TASK STATEMENT
Quote exactly and only this range of lines in the data below: the line that holds "with BuildPart() as" to the line that holds "if empty is", both included.

DATA LINES
----

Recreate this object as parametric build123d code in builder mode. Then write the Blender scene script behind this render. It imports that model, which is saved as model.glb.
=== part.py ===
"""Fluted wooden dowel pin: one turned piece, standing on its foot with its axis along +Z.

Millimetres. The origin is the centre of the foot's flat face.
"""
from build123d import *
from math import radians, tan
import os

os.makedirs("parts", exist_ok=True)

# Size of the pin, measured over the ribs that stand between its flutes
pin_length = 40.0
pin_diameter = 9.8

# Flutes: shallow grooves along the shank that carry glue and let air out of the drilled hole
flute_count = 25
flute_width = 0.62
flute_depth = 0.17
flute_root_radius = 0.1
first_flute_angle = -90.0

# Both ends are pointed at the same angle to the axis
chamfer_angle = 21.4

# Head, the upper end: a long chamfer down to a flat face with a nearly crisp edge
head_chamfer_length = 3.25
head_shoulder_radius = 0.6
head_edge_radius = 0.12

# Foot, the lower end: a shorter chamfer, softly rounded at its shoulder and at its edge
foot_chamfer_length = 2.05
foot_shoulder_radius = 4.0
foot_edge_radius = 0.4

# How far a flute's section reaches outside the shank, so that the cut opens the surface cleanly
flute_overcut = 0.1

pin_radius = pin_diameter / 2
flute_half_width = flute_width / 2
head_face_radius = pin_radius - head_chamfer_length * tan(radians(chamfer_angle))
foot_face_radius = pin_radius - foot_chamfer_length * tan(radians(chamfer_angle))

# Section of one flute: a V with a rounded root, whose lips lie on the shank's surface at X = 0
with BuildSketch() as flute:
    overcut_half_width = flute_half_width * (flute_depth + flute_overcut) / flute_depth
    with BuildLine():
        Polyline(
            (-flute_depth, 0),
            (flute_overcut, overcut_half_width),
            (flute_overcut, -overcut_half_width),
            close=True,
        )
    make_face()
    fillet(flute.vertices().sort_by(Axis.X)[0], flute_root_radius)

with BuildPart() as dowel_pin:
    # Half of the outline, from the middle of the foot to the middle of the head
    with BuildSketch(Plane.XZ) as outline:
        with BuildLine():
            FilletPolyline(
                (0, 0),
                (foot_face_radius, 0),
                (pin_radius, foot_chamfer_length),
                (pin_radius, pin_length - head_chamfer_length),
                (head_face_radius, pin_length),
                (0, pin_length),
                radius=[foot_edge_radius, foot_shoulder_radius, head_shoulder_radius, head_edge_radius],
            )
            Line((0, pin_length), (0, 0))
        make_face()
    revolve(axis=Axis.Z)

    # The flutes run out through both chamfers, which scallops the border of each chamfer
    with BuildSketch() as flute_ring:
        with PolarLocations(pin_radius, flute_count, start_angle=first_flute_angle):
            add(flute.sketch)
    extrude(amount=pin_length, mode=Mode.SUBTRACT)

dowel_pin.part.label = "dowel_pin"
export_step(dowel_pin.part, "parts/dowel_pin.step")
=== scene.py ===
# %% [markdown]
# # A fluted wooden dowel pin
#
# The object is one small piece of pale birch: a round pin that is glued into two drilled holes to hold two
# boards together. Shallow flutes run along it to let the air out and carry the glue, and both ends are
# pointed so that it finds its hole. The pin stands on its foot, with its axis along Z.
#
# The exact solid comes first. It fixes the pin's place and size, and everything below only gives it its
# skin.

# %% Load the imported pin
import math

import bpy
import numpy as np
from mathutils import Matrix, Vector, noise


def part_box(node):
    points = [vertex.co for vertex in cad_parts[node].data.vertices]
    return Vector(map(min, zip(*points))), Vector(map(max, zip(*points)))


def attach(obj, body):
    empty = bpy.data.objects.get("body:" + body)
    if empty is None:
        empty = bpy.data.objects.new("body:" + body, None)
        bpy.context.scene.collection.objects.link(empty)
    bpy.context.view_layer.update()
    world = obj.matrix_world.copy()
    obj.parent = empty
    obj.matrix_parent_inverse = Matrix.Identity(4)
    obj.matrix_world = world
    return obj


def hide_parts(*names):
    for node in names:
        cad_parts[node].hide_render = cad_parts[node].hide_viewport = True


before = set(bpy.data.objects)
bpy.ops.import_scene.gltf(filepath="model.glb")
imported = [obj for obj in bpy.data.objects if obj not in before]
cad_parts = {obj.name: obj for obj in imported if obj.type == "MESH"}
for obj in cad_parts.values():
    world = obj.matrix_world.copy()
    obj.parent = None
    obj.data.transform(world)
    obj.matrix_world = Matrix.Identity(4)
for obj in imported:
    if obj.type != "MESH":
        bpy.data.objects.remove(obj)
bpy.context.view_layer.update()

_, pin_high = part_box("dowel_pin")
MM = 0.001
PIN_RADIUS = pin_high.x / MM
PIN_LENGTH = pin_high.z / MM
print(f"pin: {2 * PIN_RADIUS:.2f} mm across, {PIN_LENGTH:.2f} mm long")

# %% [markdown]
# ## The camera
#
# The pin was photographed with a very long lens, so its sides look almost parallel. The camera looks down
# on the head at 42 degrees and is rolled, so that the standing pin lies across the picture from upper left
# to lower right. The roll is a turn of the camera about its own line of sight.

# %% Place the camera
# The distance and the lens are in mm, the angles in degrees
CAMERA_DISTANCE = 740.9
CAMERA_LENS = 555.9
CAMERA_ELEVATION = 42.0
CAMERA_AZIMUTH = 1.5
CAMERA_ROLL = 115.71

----

RESPONSE TO THIS TASK
with BuildPart() as dowel_pin:
    # Half of the outline, from the middle of the foot to the middle of the head
    with BuildSketch(Plane.XZ) as outline:
        with BuildLine():
            FilletPolyline(
                (0, 0),
                (foot_face_radius, 0),
                (pin_radius, foot_chamfer_length),
                (pin_radius, pin_length - head_chamfer_length),
                (head_face_radius, pin_length),
                (0, pin_length),
                radius=[foot_edge_radius, foot_shoulder_radius, head_shoulder_radius, head_edge_radius],
            )
            Line((0, pin_length), (0, 0))
        make_face()
    revolve(axis=Axis.Z)

    # The flutes run out through both chamfers, which scallops the border of each chamfer
    with BuildSketch() as flute_ring:
        with PolarLocations(pin_radius, flute_count, start_angle=first_flute_angle):
            add(flute.sketch)
    extrude(amount=pin_length, mode=Mode.SUBTRACT)

dowel_pin.part.label = "dowel_pin"
export_step(dowel_pin.part, "parts/dowel_pin.step")
=== scene.py ===
# %% [markdown]
# # A fluted wooden dowel pin
#
# The object is one small piece of pale birch: a round pin that is glued into two drilled holes to hold two
# boards together. Shallow flutes run along it to let the air out and carry the glue, and both ends are
# pointed so that it finds its hole. The pin stands on its foot, with its axis along Z.
#
# The exact solid comes first. It fixes the pin's place and size, and everything below only gives it its
# skin.

# %% Load the imported pin
import math

import bpy
import numpy as np
from mathutils import Matrix, Vector, noise


def part_box(node):
    points = [vertex.co for vertex in cad_parts[node].data.vertices]
    return Vector(map(min, zip(*points))), Vector(map(max, zip(*points)))


def attach(obj, body):
    empty = bpy.data.objects.get("body:" + body)
    if empty is None:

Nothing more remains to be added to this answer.